The side effect is bigger than the idea
When your device creates that key pair, it binds it to the domain. The key it
saved for yourbank.com is only ever offered to yourbank.com. This isn’t a
policy, or a warning, or a red banner in the address bar: the key for
yourbank-security.com simply doesn’t exist. The browser can’t find it because it
was never created.
This kills phishing. Not reduces it — leaves it without a mechanism. The entire phishing business rests on the fact that you can type your password into the wrong site, and we’ve spent years trying to patch that with user training and awareness campaigns. All of it treated the symptom. Your eye can be fooled by a lookalike URL; your phone can’t. It doesn’t read. It compares strings.
It takes reuse down with it, which was the other cardinal sin. Every site gets its own key pair. There’s nothing to reuse even if you wanted to.
2022 the big three sign a peace treaty
In May 2022, Apple, Google and Microsoft jointly announced that they would expand support for FIDO credentials — passkeys — across their platforms and browsers.
That’s what turned this from a technical footnote into something you can explain to your mother.
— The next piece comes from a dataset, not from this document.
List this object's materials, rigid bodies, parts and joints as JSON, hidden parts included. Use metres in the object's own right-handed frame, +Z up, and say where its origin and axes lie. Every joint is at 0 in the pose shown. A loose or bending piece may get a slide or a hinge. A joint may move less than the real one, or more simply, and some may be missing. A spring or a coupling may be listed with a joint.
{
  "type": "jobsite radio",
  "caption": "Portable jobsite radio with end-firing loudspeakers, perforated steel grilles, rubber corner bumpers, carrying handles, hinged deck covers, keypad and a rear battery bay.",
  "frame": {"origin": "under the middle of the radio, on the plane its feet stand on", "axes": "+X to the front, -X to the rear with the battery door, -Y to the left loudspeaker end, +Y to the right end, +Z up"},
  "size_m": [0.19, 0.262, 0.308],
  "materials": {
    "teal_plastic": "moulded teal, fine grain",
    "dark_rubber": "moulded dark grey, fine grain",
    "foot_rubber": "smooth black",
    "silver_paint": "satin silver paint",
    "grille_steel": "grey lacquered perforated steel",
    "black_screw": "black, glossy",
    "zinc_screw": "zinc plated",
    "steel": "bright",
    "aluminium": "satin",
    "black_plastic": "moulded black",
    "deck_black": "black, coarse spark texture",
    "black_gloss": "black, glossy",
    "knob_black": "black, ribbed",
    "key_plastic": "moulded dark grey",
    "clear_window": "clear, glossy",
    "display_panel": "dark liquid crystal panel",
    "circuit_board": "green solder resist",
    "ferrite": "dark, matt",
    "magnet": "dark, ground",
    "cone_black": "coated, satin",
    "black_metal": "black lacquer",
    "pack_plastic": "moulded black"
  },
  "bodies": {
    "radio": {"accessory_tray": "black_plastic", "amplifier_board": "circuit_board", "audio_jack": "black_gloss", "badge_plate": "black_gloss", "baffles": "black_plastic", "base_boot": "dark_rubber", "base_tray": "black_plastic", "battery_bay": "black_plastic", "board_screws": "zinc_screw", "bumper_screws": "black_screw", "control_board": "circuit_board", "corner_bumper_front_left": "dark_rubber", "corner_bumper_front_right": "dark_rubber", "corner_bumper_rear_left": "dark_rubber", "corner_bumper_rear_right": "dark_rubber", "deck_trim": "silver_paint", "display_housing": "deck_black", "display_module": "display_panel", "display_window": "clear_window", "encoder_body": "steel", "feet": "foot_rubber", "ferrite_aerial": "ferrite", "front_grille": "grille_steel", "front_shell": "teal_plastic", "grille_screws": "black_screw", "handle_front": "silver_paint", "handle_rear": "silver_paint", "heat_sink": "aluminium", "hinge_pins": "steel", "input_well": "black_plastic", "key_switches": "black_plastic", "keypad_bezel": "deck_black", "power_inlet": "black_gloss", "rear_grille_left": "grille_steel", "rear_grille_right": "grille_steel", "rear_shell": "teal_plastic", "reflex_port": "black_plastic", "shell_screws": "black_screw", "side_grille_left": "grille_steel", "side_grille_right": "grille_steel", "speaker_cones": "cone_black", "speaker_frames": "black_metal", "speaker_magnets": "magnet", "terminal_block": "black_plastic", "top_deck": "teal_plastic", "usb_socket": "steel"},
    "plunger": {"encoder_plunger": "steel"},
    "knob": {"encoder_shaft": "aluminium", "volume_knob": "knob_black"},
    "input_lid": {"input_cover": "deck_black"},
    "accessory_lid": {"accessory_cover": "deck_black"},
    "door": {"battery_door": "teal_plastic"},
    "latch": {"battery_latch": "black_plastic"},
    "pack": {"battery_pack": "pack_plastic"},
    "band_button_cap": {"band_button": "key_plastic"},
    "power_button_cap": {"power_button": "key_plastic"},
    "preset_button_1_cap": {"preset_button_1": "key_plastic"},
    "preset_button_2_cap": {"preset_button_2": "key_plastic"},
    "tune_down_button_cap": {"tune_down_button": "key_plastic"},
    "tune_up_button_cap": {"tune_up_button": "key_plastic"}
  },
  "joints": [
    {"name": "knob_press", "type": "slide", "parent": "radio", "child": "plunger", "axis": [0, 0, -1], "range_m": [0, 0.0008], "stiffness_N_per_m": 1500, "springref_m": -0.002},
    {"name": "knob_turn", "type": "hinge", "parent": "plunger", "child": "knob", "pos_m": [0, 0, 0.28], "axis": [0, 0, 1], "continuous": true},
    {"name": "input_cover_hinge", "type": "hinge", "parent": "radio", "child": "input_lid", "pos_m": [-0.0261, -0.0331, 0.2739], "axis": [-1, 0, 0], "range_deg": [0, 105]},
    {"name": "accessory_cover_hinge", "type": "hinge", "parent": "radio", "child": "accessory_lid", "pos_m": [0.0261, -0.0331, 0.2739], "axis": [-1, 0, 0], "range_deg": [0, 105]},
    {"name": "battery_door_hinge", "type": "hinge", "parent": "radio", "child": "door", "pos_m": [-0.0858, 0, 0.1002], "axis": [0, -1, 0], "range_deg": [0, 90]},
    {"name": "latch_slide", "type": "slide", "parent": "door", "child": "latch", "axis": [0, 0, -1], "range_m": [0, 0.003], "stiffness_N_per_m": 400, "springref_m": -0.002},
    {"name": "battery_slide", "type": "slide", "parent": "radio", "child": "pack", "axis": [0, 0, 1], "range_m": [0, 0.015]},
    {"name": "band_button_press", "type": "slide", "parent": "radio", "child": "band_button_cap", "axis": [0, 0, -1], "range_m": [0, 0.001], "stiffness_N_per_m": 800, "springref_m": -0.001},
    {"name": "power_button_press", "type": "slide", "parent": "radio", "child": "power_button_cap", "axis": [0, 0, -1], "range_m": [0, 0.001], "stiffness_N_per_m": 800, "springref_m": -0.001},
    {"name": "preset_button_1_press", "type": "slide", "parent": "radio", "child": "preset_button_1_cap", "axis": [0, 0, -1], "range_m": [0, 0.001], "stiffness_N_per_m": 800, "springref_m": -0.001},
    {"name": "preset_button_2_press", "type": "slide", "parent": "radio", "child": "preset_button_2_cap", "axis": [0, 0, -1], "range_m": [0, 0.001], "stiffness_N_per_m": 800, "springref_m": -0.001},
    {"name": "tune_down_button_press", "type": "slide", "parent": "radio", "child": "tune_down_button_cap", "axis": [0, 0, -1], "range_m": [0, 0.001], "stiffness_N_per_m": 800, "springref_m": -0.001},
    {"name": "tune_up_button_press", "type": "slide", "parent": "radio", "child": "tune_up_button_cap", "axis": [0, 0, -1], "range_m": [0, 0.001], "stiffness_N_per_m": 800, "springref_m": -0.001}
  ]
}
Until then, WebAuthn nearly always meant a physical USB key: excellent, and used by about three people. A passkey lives where your phone already is — in your hand — and unlocks with your face.
What it doesn’t fix
Now the small print, because the industry is going to spend the next few years pretending it isn’t there.
Recovery is still the soft spot. The hole hasn’t gone away: it’s moved. Lose the device and somebody has to decide that you’re you, and that decision is nearly always made over email, over SMS, or by talking to a human in a call centre. That human is exactly the same target they always were. You’ve armoured the front door and the back one is right where you left it.
Syncing ties you to an ecosystem. Passkeys are convenient because your platform replicates them across your devices. Which is another way of saying your keys live on one particular company’s keyring. Getting out isn’t impossible, but it isn’t a button either. You traded the problem of remembering for the problem of belonging.
And you still need a way in when you lose the phone. Which in practice means almost no site has actually removed the password: it has tucked it behind a “trouble signing in?” link. As long as that link exists, the password exists, and it’s as bad as it ever was. The chain breaks at the weakest method you’ll accept, not the most elegant one you offer.
What to do in the meantime
Turn on passkeys wherever they’re offered, and start with whatever hurts most if it falls: your email, your bank, the account you use to log into everything else. It’s one of the few security improvements that also saves you work.
And don’t kid yourself: you’ll be living with passwords for years yet, if only as a plan B. Make them long, make them different everywhere, and keep them in a manager. If you want one that never leaves your head, use the generator; if you want to know whether the one you’ve got holds up at all, run it through the checker.
The old sentry’s question — are you one of us? — finally has a different answer. For decades we answered by saying a word that could be overheard. Now we answer with a signature only your device can produce, without the word ever coming into existence. It’s the first time we’ve changed the question instead of the word.
Sources: W. Diffie and M. Hellman, “New Directions in Cryptography”, IEEE Transactions on Information Theory, 1976 · R. Morris and K. Thompson, “Password Security: A Case History”, Communications of the ACM, 1979 · FIDO Alliance, founded in 2013 · “Web Authentication: An API for accessing Public Key Credentials”, W3C Recommendation, March 2019 · joint announcement by Apple, Google and Microsoft on passkey support, May 2022.